Project Leader

Juan Cubillos Moreno

Juan Cubillos Moreno

Who I am

I grew up in the bustling city of Bogotá, Colombia, high up and far from the sea, but fishing in nearby streams and rivers led to my love for water. While studying for my Bachelor’s degree, I developed a project on the bio-accumulation of mercury in fishes as a result of illegal mining in the Amazon Basin, and it was there that I discovered a passion for studying fishes and their migration patterns. A few years later I had the opportunity to take part in the first assessment of the conservation status of sawfishes along the North Pacific coast of Colombia and helped establish a project to identify shark by-catch by DNA barcoding and to assess shark fisheries in artisanal fishing communities. My research focuses on molecular ecology and the use of genetic tools to study the distribution, ecology and evolution of fishes. Today I work in two worlds: remote locations along Colombia’s Pacific coastline and among the tidal flats of the Wadden Sea in northern Europe. I am a PhD student at the University of Oldenburg in Germany, studying the distribution, ecology and migration patterns of fishes that swim up rivers from the sea to spawn.

Where I work

Colombia’s Pacific coast is a region of contrast, with long, sandy beaches encircled by rocky outcrops, mangroves and estuaries, and rainforest that extends upward to the coastal mountains of the Serranía del Baudó.
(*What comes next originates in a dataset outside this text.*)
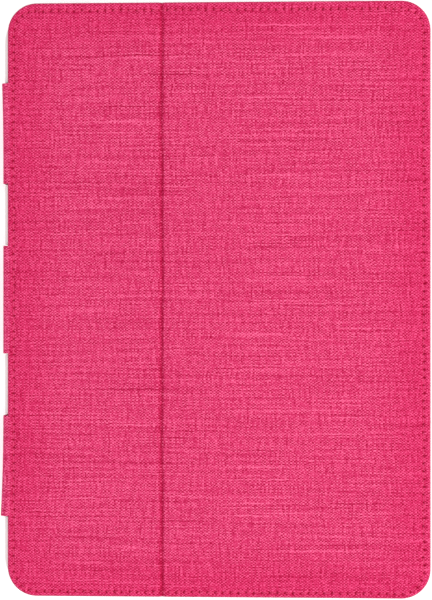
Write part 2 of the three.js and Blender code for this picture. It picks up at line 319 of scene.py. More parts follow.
class Nodes:
    """A material's node tree, with short calls for the nodes that the finishes use."""

    def __init__(self, name):
        self.material = bpy.data.materials.new(name)
        self.material.use_nodes = True
        self.tree = self.material.node_tree
        self.shader = self.tree.nodes["Principled BSDF"]

    def node(self, kind, **settings):
        made = self.tree.nodes.new(kind)
        for key, value in settings.items():
            setattr(made, key, value)
        return made

    def feed(self, socket, value):
        if isinstance(value, bpy.types.NodeSocket):
            self.tree.links.new(value, socket)
        else:
            socket.default_value = value

    def math(self, operation, *values):
        made = self.node("ShaderNodeMath", operation=operation)
        for socket, value in zip(made.inputs, values):
            self.feed(socket, value)
        return made.outputs[0]

    def centred(self, noise):
        """Noise as a difference from its mean."""
        return self.math("SUBTRACT", noise, 0.5)

    def added(self, start, parts):
        """The start, and each part times its weight."""
        for part, weight in parts:
            start = self.math("MULTIPLY_ADD", part, weight, start)
        return start

    def combine(self, x, y, z):
        made = self.node("ShaderNodeCombineXYZ")
        for socket, value in zip(made.inputs, (x, y, z)):
            self.feed(socket, value)
        return made.outputs[0]

    def cloth_uv(self):
        """The two coordinates along the cloth, in metres."""
        made = self.node("ShaderNodeUVMap", uv_map="cloth")
        split = self.node("ShaderNodeSeparateXYZ")
        self.tree.links.new(made.outputs[0], split.inputs[0])
        return split.outputs[0], split.outputs[1]

    def object_xyz(self):
        return self.node("ShaderNodeTexCoord").outputs["Object"]

    def noise(self, vector, scale, detail=2.0, roughness=0.5):
        made = self.node("ShaderNodeTexNoise")
        self.feed(made.inputs["Vector"], vector)
        made.inputs["Scale"].default_value = scale
        made.inputs["Detail"].default_value = detail
        made.inputs["Roughness"].default_value = roughness
        return made.outputs["Fac"]

    def yarn_noise(self, number, place, depth):
        vector = self.combine(self.math("MULTIPLY", number, YARN_STEP), place, depth)
        return self.noise(vector, 1.0, detail=4.0, roughness=0.65)

    def yarn_tone(self, number, along, scale, depth):
        """How much lighter a yarn is than the next one, by its number and the place along it."""
        place = self.math("MULTIPLY", along, scale)
        own = self.yarn_noise(number, place, depth)
        beside = self.yarn_noise(self.math("ADD", number, 1.0), place, depth)
        beside = self.math("MULTIPLY_ADD", beside, NEIGHBOUR, 0.5 * (1 - NEIGHBOUR))
        return self.math("SUBTRACT", own, beside)

    def slub(self, number, along, scale, depth):
        """Near zero on most of a yarn, and well above or below it on a light or dark stretch."""
        place = self.math("MULTIPLY", along, scale)
        vector = self.combine(self.math("MULTIPLY", number, SLUB_STEP), place, depth)
        value = self.centred(self.noise(vector, 1.0, detail=1.0))
        return self.math("POWER", self.math("MULTIPLY", value, SLUB_GAIN), SLUB_POWER)

    def ramp(self, factor, stops):
        made = self.node("ShaderNodeValToRGB")
        self.feed(made.inputs[0], factor)
        elements = made.color_ramp.elements
        while len(elements) < len(stops):
            elements.new(0.5)
        for element, (place, colour) in zip(elements, stops):
            element.position = place
            element.color = (*colour, 1)
        return made.outputs[0]

    def remap(self, value, from_low, from_high, to_low, to_high, interpolation="LINEAR"):
        made = self.node("ShaderNodeMapRange", interpolation_type=interpolation)
        for socket, number in zip(made.inputs, (value, from_low, from_high, to_low, to_high)):
            self.feed(socket, number)
        return made.outputs[0]

    def spread(self, noise, low, high):
        """Values that go from low to high as the noise does."""
        return self.remap(noise, NOISE_LOW, NOISE_HIGH, low, high)

    def clear_of(self, place, width):
        """One in the middle of a strip of cloth, and zero in the margin at each side of it."""
        away = self.math("ABSOLUTE", place)
        half = width / 2
        return self.remap(away, half - MARGIN_TO, half - MARGIN_FROM, 1.0, 0.0, "SMOOTHSTEP")

    def mix(self, factor, first, second, blend_type="MIX"):
        made = self.node("ShaderNodeMix", data_type="RGBA", blend_type=blend_type)
        self.feed(made.inputs[0], factor)
        self.feed(made.inputs["A"], first)
        self.feed(made.inputs["B"], second)
        return made.outputs["Result"]

    def attribute(self, name):
        return self.node("ShaderNodeAttribute", attribute_name=name).outputs["Fac"]

    def bump(self, height, distance, strength):
        made = self.node("ShaderNodeBump")
        made.inputs["Distance"].default_value = distance
        made.inputs["Strength"].default_value = strength
        self.feed(made.inputs["Height"], height)
        self.tree.links.new(made.outputs[0], self.shader.inputs["Normal"])

    def set(self, **values):
        """Sets the shader's sockets. An underscore in a name stands for a space."""
        for key, value in values.items():
            self.feed(self.shader.inputs[key.replace("_", " ")], value)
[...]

It is well known as a hotspot with one of the highest tallies of biodiversity in the world. However, what lives beneath the ocean’s surface was important only to the locals who earn their livelihood from artisanal fisheries or those who fly around the world to exotic places for sport fishing. Now, although more and more research is being conducted in locations along the coast, there is one species that has not been seen for several decades. Once common, it may still lurk hidden among the mangrove roots and in the murky waters of river estuaries. At present it is only the anecdotal accounts of community elders that tell the story of the largetooth sawfish, making it something of a myth or, as the locals call it, ‘El Guacapa’. Several independent studies have tried in recent decades to assess the status of sawfish populations, but there is still a gap in knowledge about whether the species is still present, its local decline and the demography of any populations in the region. We aim to use the methods that I have been applying to fishes in the Wadden Sea to shed light on the presence and distribution of largetooth sawfishes in the estuaries and mangrove areas of the Northern Pacific coast of Chocó.

What I do

In recent years, new fishing regulations have come into force in the Chocó region, proclaiming an exclusive zone for artisanal fishing and a ban on gill nets. The aim of these measures was to help fish stocks recover and to reduce the pressure on marine ecosystems from fishing gear. The regulations will probably help to protect sawfishes indirectly by reducing by-catch and entanglement in the trawl and gill nets of commercial fisheries. However, they have also resulted in a considerable reduction in sawfish sightings and records by fishers. Other monitoring methods, such as the use of remote video cameras, cannot be easily implemented due to the estuaries’ murky waters. Currently I am working with the Talking Oceans Foundation and other collaborators to collect water samples from which we can detect traces of DNA left by sawfishes (environmental DNA) and thus gain new insights into the ecology of the species.